### Task details
Repeat precisely, and only, the lines between the line containing "obj.data.transform(world)" and the end of the listing below, both ends included.

### Provided material
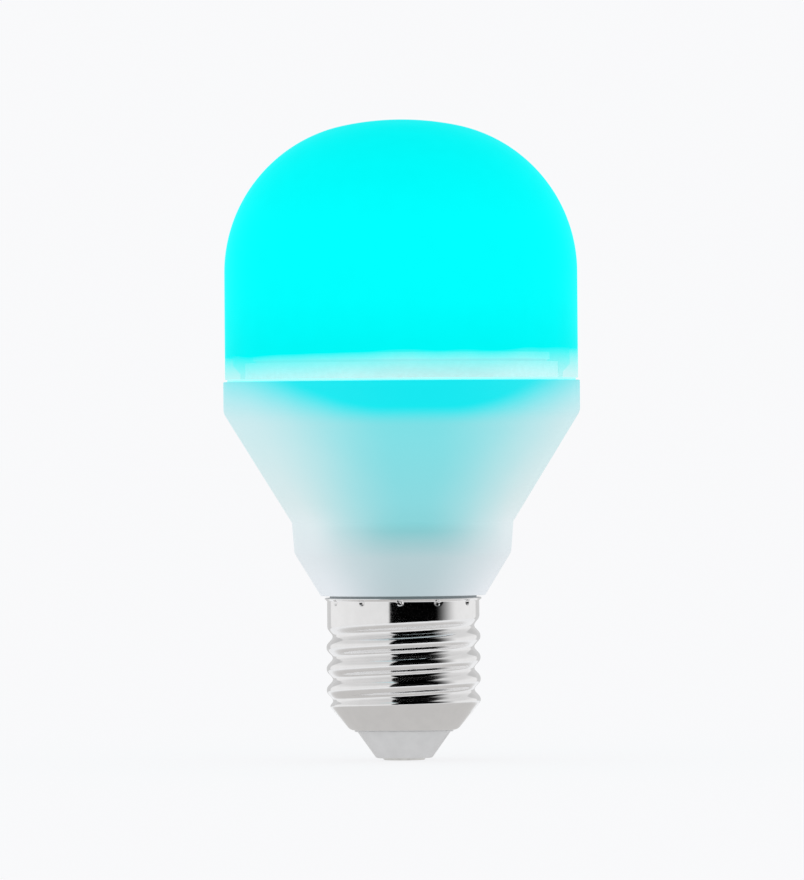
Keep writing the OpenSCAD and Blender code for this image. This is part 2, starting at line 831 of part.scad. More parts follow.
module swept(route, r, sides = 8) {
    frames = sides_of(route);
    n = len(route);
    points = [
        for (i = [0:n - 1], k = [0:sides - 1])
            let (t = along(route, i), s = frames[i], u = cross(t, s), a = 360 * k / sides)
            route[i] + r * (cos(a) * s + sin(a) * u)
    ];
    faces = concat(
        [[for (k = [0:sides - 1]) k]],
        [for (i = [0:n - 2], k = [0:sides - 1], half = [0, 1])
            let (
                a = i * sides + k,
                b = i * sides + (k + 1) % sides,
                c = a + sides,
                d = b + sides
            )
            half == 0 ? [a, c, b] : [b, c, d]],
        [[for (k = [sides - 1:-1:0]) (n - 1) * sides + k]]
    );
    polyhedron(points = points, faces = faces);
}

lead_r = 0.65;
z_stem_top = z_thread_0 + 1.8;
resistor_r = 1.3;
resistor_l = 5.4;
z_resistor = z_stem_top + 1.6;
resistor_lead_r = 0.3;

module fusible_resistor() {
    cap_l = 1.1;
    waist = 0.15;
    tail = 1;
    color([0.75, 0.68, 0.5]) translate([0, 0, z_resistor]) turned([
        [0, -3.1], [resistor_lead_r, -3.1], [resistor_lead_r, 0], [resistor_r, 0], [resistor_r, cap_l],
        [resistor_r - waist, cap_l + waist], [resistor_r - waist, resistor_l - cap_l - waist],
        [resistor_r, resistor_l - cap_l], [resistor_r, resistor_l],
        [resistor_lead_r, resistor_l], [resistor_lead_r, resistor_l + tail], [0, resistor_l + tail]
    ]);
}

module resistor_sleeve() {
    sleeve_wall = 0.3;
    inner = resistor_r + pin_play;
    color([0.9, 0.88, 0.8]) translate([0, 0, z_resistor - 0.7]) difference() {
        cylinder(r = inner + sleeve_wall, h = resistor_l + 1.4);
        translate([0, 0, -1]) cylinder(r = inner, h = resistor_l + 4);
    }
}

z_resistor_tail = z_resistor + resistor_l + 1;
lead_x = 4.1;
lead_y = back + lead_r + pin_play;

module live_lead() {
    color([0.65, 0.12, 0.1]) swept(smooth([
        [0, 0, z_resistor_tail], [0, 0, z_resistor_tail + 0.2], [1.2, 0.8, z_resistor_tail + 0.9],
        [0.7 * lead_x, lead_y, z_driver - 0.3],
        [lead_x, lead_y, z_driver + 0.9], [lead_x, lead_y, z_driver + 2.4]
    ], 5), lead_r);
}

module neutral_lead() {
    out_r = root_r - shell_wall - lead_r - pin_play;
    color([0.15, 0.3, 0.62]) swept(smooth([
        [-lead_x, lead_y, z_driver + 2.4], [-lead_x, lead_y, z_driver - 0.2],
        [-0.65 * bore_r, 0.8 * lead_y, z_driver - 3], [-bore_r + 1.8, 0.3, z_spigot + 2.6],
        [-bore_r + 0.6, 0, z_spigot + 1], [-out_r + 0.5, 0, z_spigot + 0.9],
        [-out_r, 0, z_spigot + 1.6], [-out_r, 0, z_spigot + 3]
    ], 4), lead_r);
}

// ---------------------------------------------------------------- screw cap

thread_sides = 40;
rows_per_turn = 11;
thread_rows = ceil((z_thread_1 - z_thread_0) / thread_pitch * rows_per_turn);
rim_overlap = 0.15;
end_tilt = 50; // of the shell's sloping end, up from level
end_corner_r = shell_hole_r + 0.7;
end_top_r = end_corner_r + shell_end_h / tan(end_tilt);

function step(t) = let (u = min(max(t, 0), 1)) u * u * (3 - 2 * u);
function blend_min(a, b, width) = min(a, b) - pow(max(width - abs(a - b), 0), 2) / (4 * width);

// Radius of the sheet's outside at height z and t degrees round from the front.
// The wave follows the helix; its last hollow rises into the rim and runs out at the back.
function sheet_r(z, t) =
    let (
        phase = 360 * (z - z_run_in) / thread_pitch - t,
        top = phase > -180 ? rim_r : crest_r,
        wave = (top + root_r) / 2 + (top - root_r) / 2 * cos(phase),
        depth = phase > -360 ? step((165 - t) / 80) : 1,
        thread = phase > 0 ? rim_r : rim_r + (wave - rim_r) * depth,
        slope = end_top_r + (z - z_thread_0) / tan(end_tilt)
    )
    blend_min(thread, slope, 0.5);

// A ring of points round the axis; t runs from the back round by the front
function ring(r, z) = [
    for (k = [0:thread_sides - 1]) let (a = 360 * k / thread_sides) [r * cos(a), r * sin(a), z]
];
function thread_ring(z, inset) = [
    for (k = [0:thread_sides - 1])
        let (a = 360 * k / thread_sides, t = (a + 270) % 360 - 180, r = sheet_r(z, t) - inset)
        [r * cos(a), r * sin(a), z]
];

// Rings of the sheet, from the hole in its end up to just inside the rim
function end_rings(inset) = let (z = z_shell_0 + inset) [
    for (p = concat([[shell_hole_r, z]], rounded(
        [0, z], [end_corner_r - inset * tan(end_tilt / 2), z], [end_top_r - inset, z_thread_0], 1.4 - inset, 4
    ))) ring(p[0], p[1])
];
function sheet_rings(inset) =
    [for (j = [0:thread_rows]) thread_ring(z_thread_0 + (z_thread_1 - z_thread_0) * j / thread_rows, inset)];

module threaded_sheet() {
    tie = 0.1; // keeps the sheet's end inside the rim's wall
    z_tie = z_thread_1 + 2 * rim_overlap;
    outer = concat(end_rings(0), sheet_rings(0), [ring(rim_r - tie, z_tie)]);
    inner = concat(end_rings(shell_wall), sheet_rings(shell_wall), [ring(rim_r - shell_wall + tie, z_tie)]);
    sides = thread_sides;
    rows = len(outer);
    first_in = rows * sides;
    points = [for (face = [outer, inner], one = face, p = one) p];
    // Two triangles for each four-cornered cell: [row, place in the row, its neighbour]
    cells = [for (i = [0:rows - 2], k = [0:sides - 1]) [i * sides + k, i * sides + (k + 1) % sides]];
    ends = [for (i = [0, rows - 1], k = [0:sides - 1]) [i * sides + k, i * sides + (k + 1) % sides, i]];
    faces = concat(
        [for (c = cells) each [[c[0], c[0] + sides, c[1]], [c[1], c[0] + sides, c[1] + sides]]],
        [for (c = cells) let (a = c[0] + first_in, b = c[1] + first_in)
            each [[a, b, a + sides], [b, b + sides, a + sides]]],
        [for (c = ends) let (a = c[0], b = c[1], d = a + first_in, e = b + first_in)
            each c[2] == 0 ? [[a, b, d], [b, e, d]] : [[a, d, b], [b, d, e]]]
    );
    polyhedron(points = points, faces = faces);
}

// Cone that points inwards from radius r, for a crimp dent
module dents(r, r1, r2) {
    start = 0.1;
    ring_of(crimps, r + start, crimp_turn) translate([0, 0, z_crimp]) rotate([0, -90, 0])
        cylinder(r1 = r1, r2 = r2, h = crimp_depth + start);
}

module shell_rim() {
    lip_t = 0.3;
    z_0 = z_thread_1 + rim_overlap;
    difference() {
        union() {
            turned([
                [rim_r - shell_wall, z_0], [rim_r, z_0],
                [rim_r, z_shell_1 - lip_t - rim_lip / 2], [rim_r + rim_lip, z_shell_1 - lip_t],
                [rim_r + rim_lip, z_shell_1], [rim_r - shell_wall, z_shell_1]
            ]);
            dents(rim_r - shell_wall, crimp_r, crimp_r * 0.5);
        }
        dents(rim_r, crimp_r * 0.9, crimp_r * 0.35);
    }
}

module screw_shell() {
    color(plated) {
        threaded_sheet();
        shell_rim();
    }
}

stem_r = 1.2;
contact_t = 0.8;

module cap_insulator() {
    step_r = shell_hole_r - 0.5;
    hole_r = shell_hole_r - pin_play;
    inner_r = shell_hole_r + 0.8;
    z_lock = z_shell_0 + shell_wall + 0.7;
    z_inner = z_thread_0 + 1.1;
    recess_r = contact_d / 2 + pin_play;
    bore = stem_r + pin_play;
    z_step = z_shell_0 - step_h;
    color(plastic_white) turned(concat(
        [[bore, contact_t], [recess_r, contact_t], [recess_r, contact_proud]],
        rounded([recess_r, contact_proud], [insulator_end_d / 2, contact_proud], [step_r, z_step], 0.6, 3),
        [[step_r, z_step], [hole_r, z_step], [hole_r, z_lock - 0.3], [inner_r, z_lock]],
        [[inner_r, z_inner], [bore, z_inner]]
    ));
}

module end_contact() {
    head_r = contact_d / 2;
    hole_r = resistor_lead_r + pin_play;
    edge = 0.25;
    color(plated) difference() {
        turned([
            [0, 0], [head_r - edge - 0.2, 0], [head_r, edge], [head_r, contact_t],
            [stem_r, contact_t], [stem_r, z_stem_top], [0, z_stem_top]
        ]);
        translate([0, 0, z_stem_top - 2]) cylinder(r = hole_r, h = 3);
    }
}

// ---------------------------------------------------------------- nodes

diffuser_dome();
seam_sealant();
housing();
heat_sink();
insulating_liner();
thermal_pad();
light_board();
cool_white_emitters();
warm_white_emitters();
colour_emitters();
current_regulator();
light_board_screws();
driver_board();
bridge_rectifier();
surge_varistor();
filter_choke_core();
filter_choke_winding();
film_capacitor();
mains_capacitor();
transformer_core();
transformer_bobbin();
transformer_winding();
switching_controller();
output_diode();
output_capacitor();
chip_resistors();
chip_capacitors();
radio_board();
radio_shield();
radio_aerial();
header_block();
header_pins();
fusible_resistor();
resistor_sleeve();
live_lead();
neutral_lead();
screw_shell();
cap_insulator();
end_contact();
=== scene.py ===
"""Smart light bulb with a lit dome: every finished piece and material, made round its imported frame.

Lengths are in metres, +Z runs up the bulb's axis and -Y faces the viewer.
"""

import math

import bmesh
import bpy
from bpy.props import FloatProperty, FloatVectorProperty, IntProperty, PointerProperty
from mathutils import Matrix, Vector


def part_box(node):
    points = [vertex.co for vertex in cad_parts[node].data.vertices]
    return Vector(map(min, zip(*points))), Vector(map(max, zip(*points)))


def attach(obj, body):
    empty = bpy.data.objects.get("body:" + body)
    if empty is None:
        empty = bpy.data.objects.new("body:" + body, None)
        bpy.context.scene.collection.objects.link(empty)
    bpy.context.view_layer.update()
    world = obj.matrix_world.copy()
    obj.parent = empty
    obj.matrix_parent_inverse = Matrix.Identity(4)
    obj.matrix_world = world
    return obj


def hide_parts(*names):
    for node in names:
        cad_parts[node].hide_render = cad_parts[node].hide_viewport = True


bl_info = {
    "name": "Smart light bulb",
    "version": (1, 0, 0),
    "blender": (4, 5, 0),
    "location": "3D View > Sidebar > Bulb",
    "description": "Builds the finished pieces of a smart light bulb round its frame",
    "category": "Object",
}

MM = 0.001
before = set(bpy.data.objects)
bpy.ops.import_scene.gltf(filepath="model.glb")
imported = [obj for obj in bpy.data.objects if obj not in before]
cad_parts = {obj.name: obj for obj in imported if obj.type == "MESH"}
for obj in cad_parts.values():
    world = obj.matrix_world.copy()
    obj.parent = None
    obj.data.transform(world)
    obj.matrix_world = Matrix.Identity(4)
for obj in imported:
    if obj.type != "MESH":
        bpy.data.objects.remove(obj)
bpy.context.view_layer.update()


# ---------------------------------------------------------------- the frame's own sizes


def low(node, axis):
    """Lowest place of a node along x, y or z."""
    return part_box(node)[0]["xyz".index(axis)]


def high(node, axis):
    """Highest place of a node along x, y or z."""
    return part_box(node)[1]["xyz".index(axis)]


Z_TOP = high("diffuser_dome", "z")
Z_LIP = low("diffuser_dome", "z")
DOME_R = high("diffuser_dome", "x")
Z_RIM = low("seam_sealant", "z")
Z_DOME = high("seam_sealant", "z")
SEAL_R = high("seam_sealant", "x")
COLLAR_R = high("housing", "x")
Z_SPIGOT = low("housing", "z")
Z_LEDGE = low("heat_sink", "z")
Z_SHELL = low("screw_shell", "z")
Z_SHELL_TOP = high("screw_shell", "z")
Z_INNER = high("cap_insulator", "z")
Z_STEM = high("end_contact", "z")
Z_DRIVER = low("driver_board", "z")
BOARD_FACE = high("driver_board", "y")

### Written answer
    obj.data.transform(world)
    obj.matrix_world = Matrix.Identity(4)
for obj in imported:
    if obj.type != "MESH":
        bpy.data.objects.remove(obj)
bpy.context.view_layer.update()


# ---------------------------------------------------------------- the frame's own sizes


def low(node, axis):
    """Lowest place of a node along x, y or z."""
    return part_box(node)[0]["xyz".index(axis)]


def high(node, axis):
    """Highest place of a node along x, y or z."""
    return part_box(node)[1]["xyz".index(axis)]


Z_TOP = high("diffuser_dome", "z")
Z_LIP = low("diffuser_dome", "z")
DOME_R = high("diffuser_dome", "x")
Z_RIM = low("seam_sealant", "z")
Z_DOME = high("seam_sealant", "z")
SEAL_R = high("seam_sealant", "x")
COLLAR_R = high("housing", "x")
Z_SPIGOT = low("housing", "z")
Z_LEDGE = low("heat_sink", "z")
Z_SHELL = low("screw_shell", "z")
Z_SHELL_TOP = high("screw_shell", "z")
Z_INNER = high("cap_insulator", "z")
Z_STEM = high("end_contact", "z")
Z_DRIVER = low("driver_board", "z")
BOARD_FACE = high("driver_board", "y")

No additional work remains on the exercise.